* International Cooperation
Science is a truly global endeavour with scientists sharing their knowledge with their colleagues around the world. Most health and bio-medical challenges are borderless and if research is to help meet those challenges, an international approach is essential. As one of the world leaders in health research, the European Union has been encouraging international cooperation for decades.
Project consortia are invited to include research partners from third countries. International cooperation under FP7 is unique in that its focus, besides combining global S&T activities, is to bring thematic and geographical goals to fruition. A number of third countries have already gone a step forward and created contact points which develop and strengthen knowledge transfer and network with the scientific communities within the EU.
Thus, international cooperation has the objectives of supporting European scientific and economic development through strategic partnerships with third countries and also addressing specific problems that third countries face or that have a global character.
The EUís research framework programmes provide a number of avenues for international cooperation:
1) Health research topics open to international applicants
2) International research initiatives (Please click on the link to read more)
Big challenges require big means
Addressing grand challenges in health research, such as cancer or rare diseases, demands substantial investment and resources that cannot be raised by a single country or region alone.
Over the last decade, the European Commission has therefore led the launch of a number of international research initiatives, in collaboration with other funders from EU member states and from countries including the USA, Canada, Japan, China, South Korea and Australia.
International research initiatives, can be established with a group of countries collaborating in international consortia, whose member organisations work toward common goals and objectives while using their own funding mechanisms and rules.
Programme level cooperation
The collaboration bringing to the establishment of international research initiatives is called programme-level cooperation. It emerges from in depth scientific discussions between funders of health research, but does not imply formal or legal settings.
Alignment, Flexibility, Commitment
Each international research initiative has its own particularities in terms of objectives, policies and membership. However, these consortia share a number of common features.
Shared strategic goals
First of all, programme-level cooperation is driven by identified needs in a given area to overcome major global health challenges.
Agreement to pool resources and develop common policies e.g. for data/standards
Once the common goals have been identified, the funding organisations and the leading scientists in a field generate a policy document containing the scientific objectives, approaches and policies that will be used by the consortium. A governance structure is also agreed between the members.
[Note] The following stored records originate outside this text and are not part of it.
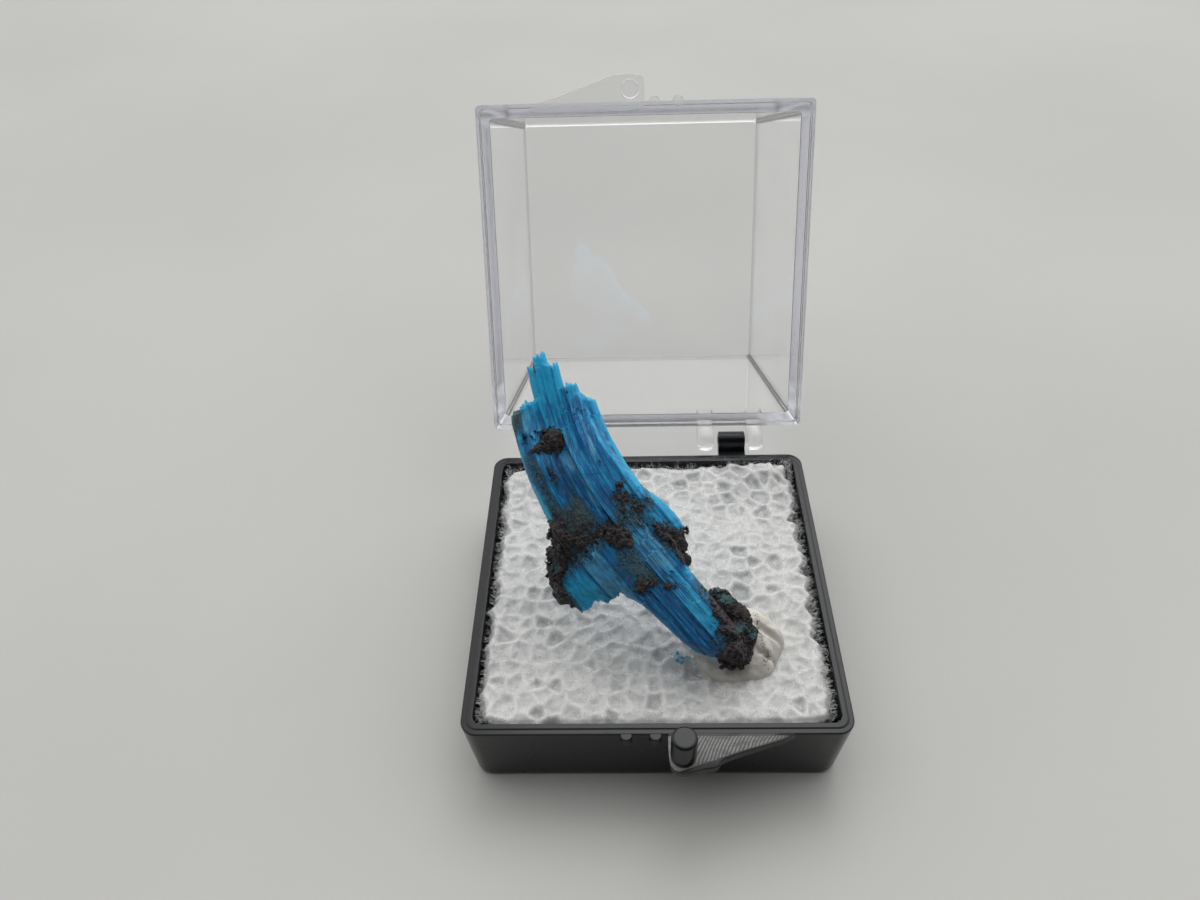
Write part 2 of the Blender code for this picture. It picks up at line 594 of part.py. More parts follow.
def main() -> None:
    """Build the whole object."""
    clear_scene()
    parts = make_collection(OBJECT_NAME)
    helpers = make_collection("cutters", is_helper=True)
    black = make_material("black_plastic", (0.022, 0.025, 0.029), 0.22)
    clear = make_material("clear_plastic", (0.93, 0.94, 0.97), 0.06, alpha=0.3, transmission=0.9)
    white_foam = make_material("white_foam", (0.86, 0.87, 0.88), 0.55)
    putty = make_material("putty", (0.62, 0.60, 0.55), 0.7)
    blue = make_material("blue_crystal", (0.01, 0.20, 0.45), 0.3)
    matrix_rock = make_material("matrix_rock", (0.030, 0.022, 0.020), 0.8)

    build_tray(parts, helpers, black)
    build_lid(parts, helpers, clear)
    build_foam(parts, white_foam)
    build_putty(parts, putty)
    putty_cutter = add_object("putty_inflated", putty_mesh("putty_inflated", PART_GAP), helpers)
    build_crystal(parts, helpers, blue, putty_cutter)
    for seed, (name, lumps) in enumerate(LUMPS.items()):
        lump = add_lump(name, lumps, 0.0, seed * 10, parts, helpers, matrix_rock)
        lump.matrix_world = bundle_matrix()
        if name == "matrix_foot":
            combine(lump, "DIFFERENCE", putty_cutter)


main()
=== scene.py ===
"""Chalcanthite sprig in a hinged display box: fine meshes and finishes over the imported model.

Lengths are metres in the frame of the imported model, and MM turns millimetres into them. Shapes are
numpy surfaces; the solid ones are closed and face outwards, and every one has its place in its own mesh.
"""

from __future__ import annotations

import itertools
import logging
import math
from dataclasses import dataclass, field
from enum import Enum
from typing import Any, Sequence

import bpy
import numpy as np
from mathutils import Matrix, Vector, geometry


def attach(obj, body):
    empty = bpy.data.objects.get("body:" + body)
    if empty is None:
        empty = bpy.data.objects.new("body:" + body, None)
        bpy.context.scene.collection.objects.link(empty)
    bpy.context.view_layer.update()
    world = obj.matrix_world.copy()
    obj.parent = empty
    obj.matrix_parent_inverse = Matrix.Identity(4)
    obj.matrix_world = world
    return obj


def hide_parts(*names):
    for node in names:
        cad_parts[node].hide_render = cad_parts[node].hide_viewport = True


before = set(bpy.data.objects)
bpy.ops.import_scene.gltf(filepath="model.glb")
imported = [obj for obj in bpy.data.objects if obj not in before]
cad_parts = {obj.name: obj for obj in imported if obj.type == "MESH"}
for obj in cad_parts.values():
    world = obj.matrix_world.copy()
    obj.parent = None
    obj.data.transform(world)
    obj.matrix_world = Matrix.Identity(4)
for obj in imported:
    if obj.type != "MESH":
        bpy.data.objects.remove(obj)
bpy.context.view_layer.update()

MM = 0.001
LOG = logging.getLogger("display_box")
Colour = tuple[float, float, float]


class Body(Enum):
    """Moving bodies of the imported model."""

    TRAY = "tray_body"
    LID = "lid_body"


class Slot(Enum):
    """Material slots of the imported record."""

    BLACK = "black_plastic"
    CLEAR = "clear_plastic"
    FOAM = "white_foam"
    PUTTY = "putty"
    CRYSTAL = "blue_crystal"
    ROCK = "matrix_rock"


# Noise on whole arrays


def hashed(cells: np.ndarray, seed: int) -> np.ndarray:
    """Random number from 0 to 1 for each whole-number cell.

    The three indices are multiplied by large primes, and their bits are mixed twice.

    Args:
        cells: Array (..., 3) of whole numbers.
        seed: Number of the pattern.

    Returns:
        Array (...) from 0 to 1.
    """
    whole = cells.astype(np.int64).astype(np.uint32)
    mixed = whole[..., 0] * np.uint32(374761393)
    mixed ^= whole[..., 1] * np.uint32(668265263)
    mixed ^= whole[..., 2] * np.uint32(2246822519)
    mixed ^= np.uint32(seed * 3266489917 % 2**32)
    mixed = (mixed ^ (mixed >> np.uint32(15))) * np.uint32(2246822519)
    mixed = (mixed ^ (mixed >> np.uint32(13))) * np.uint32(3266489917)
    return (mixed ^ (mixed >> np.uint32(16))) / 4294967295.0


def soft_noise(points: np.ndarray, seed: int) -> np.ndarray:
    """Value noise from -1 to 1: random corner values of the unit lattice, blended by smoothstep.

    Args:
        points: Array (..., 3), one lattice cell for each unit.
        seed: Number of the pattern.

    Returns:
        Array (...) from -1 to 1.
    """
    low = np.floor(points)
    part = points - low
    ease = part * part * (3 - 2 * part)
    total = np.zeros(points.shape[:-1])
    for corner in itertools.product((0, 1), repeat=3):
        weight = np.prod(np.where(np.array(corner) == 1, ease, 1 - ease), axis=-1)
        total += weight * hashed(low + np.array(corner), seed)
    return 2 * total - 1


def fractal(points: np.ndarray, octaves: int, seed: int, gain: float = 0.5) -> np.ndarray:
    """Sum of noises, each twice as fine and gain times as strong as the one before.

    Args:
        points: Array (..., 3) in units of the coarsest cell.
        octaves: Number of noises.
        seed: Number of the pattern.
        gain: Strength of each noise against the one before.

    Returns:
        Array (...) of about -1 to 1.
    """
    total = np.zeros(points.shape[:-1])
    strength = 1.0
    for octave in range(octaves):
        total += strength * soft_noise(points * 2.03**octave + 7.1 * octave, seed + octave)
        strength *= gain
    return total


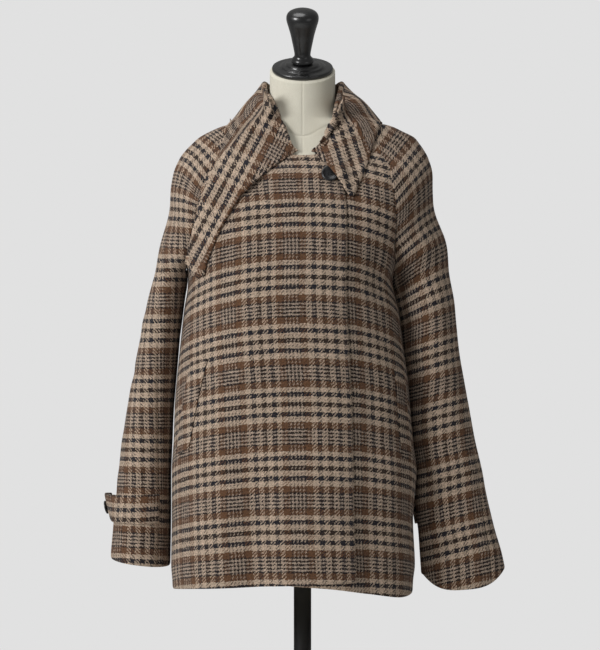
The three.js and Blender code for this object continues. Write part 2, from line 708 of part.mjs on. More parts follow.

Each member uses its own funding mechanisms and timelines
Membership is associated with a commitment to fund research in line with the overall goals and policies of the initiative. Each member uses its own funding mechanisms and rules.
New members are welcome
All international research initiatives share the same flexibility with regard to the addition of new members. This flexibility to accept new members at any time is a key feature because not all organisations are ready to join at the start of an initiative due to differences in research agendas and timelines.
Click below to learn more about some examples of International Research Initiatives
International Cancer Genome Consortium aims to accelerate research into the causes and control of cancer by generating comprehensive catalogues of genomic abnormalities in cancer tumours.
International Human Epigenome Consortium aims to understand the role of the human epiginome in the maintenance of health and causation of disease by providing 1000 high-resolution reference epigenome maps to the research community.
International Human Microbiome Consortium aims to understand the role of the human microbiome in the maintenance of health and causation of disease and to use that knowledge to improve the ability to prevent and treat disease.
International Knock-Out Mouse Consortium aims to mutate one by one, all protein-coding and small RNA genes in the mouse, leading to a better understanding of gene functions in human diseases.
International Rare Diseases Research Consortium aims to deliver 200 new therapies for rare diseases and means to diagnose most rare diseases by the year 2020.
3) Specific International Cooperation Actions (SICAs)
4) Other forms of international collaborations
World RePORT: An International Research Database for Africa (Please click on the link to read more)
Over the past decade, global concern to address the disproportionate burden of disease and mortality in low-income countries, especially in sub-Saharan Africa, has led to a substantial influx of funding for research by many donor and research agencies addressing particularly HIV/AIDS, tuberculosis, malaria and neglected infectious diseases. This support has been uneven, and health ministries in some sub-Saharan African countries have been overwhelmed with many donors seeking to fund research activities, while neighbouring countries with an equally large burden of disease have suffered from a relative paucity of funding. The heads of nine major research funding organizations (USA National Institutes of Health, Canadian Institute for Health Research, DG Research and Innovation of European Commission, Max Planck Society, UK Medical Research Council, Wellcome Trust, French National Institute of Health and Medical Research, Pasteur Institute and Swedish International Development Agency) have recognized the need to develop a public tool to track these international research activities and investments and to share results. The World RePORT is a search tool that should allow to better understand the landscape of research, identify gaps in funding and areas where there may be a duplication of effort, and work more effectively to synergize investments. They encourage other governments, NGOs, and philanthropic funding agencies to join the effort and to expand World RePORT. The World RePORT is currently hosted at NIH and managed through a Steering Committee of those agencies providing data.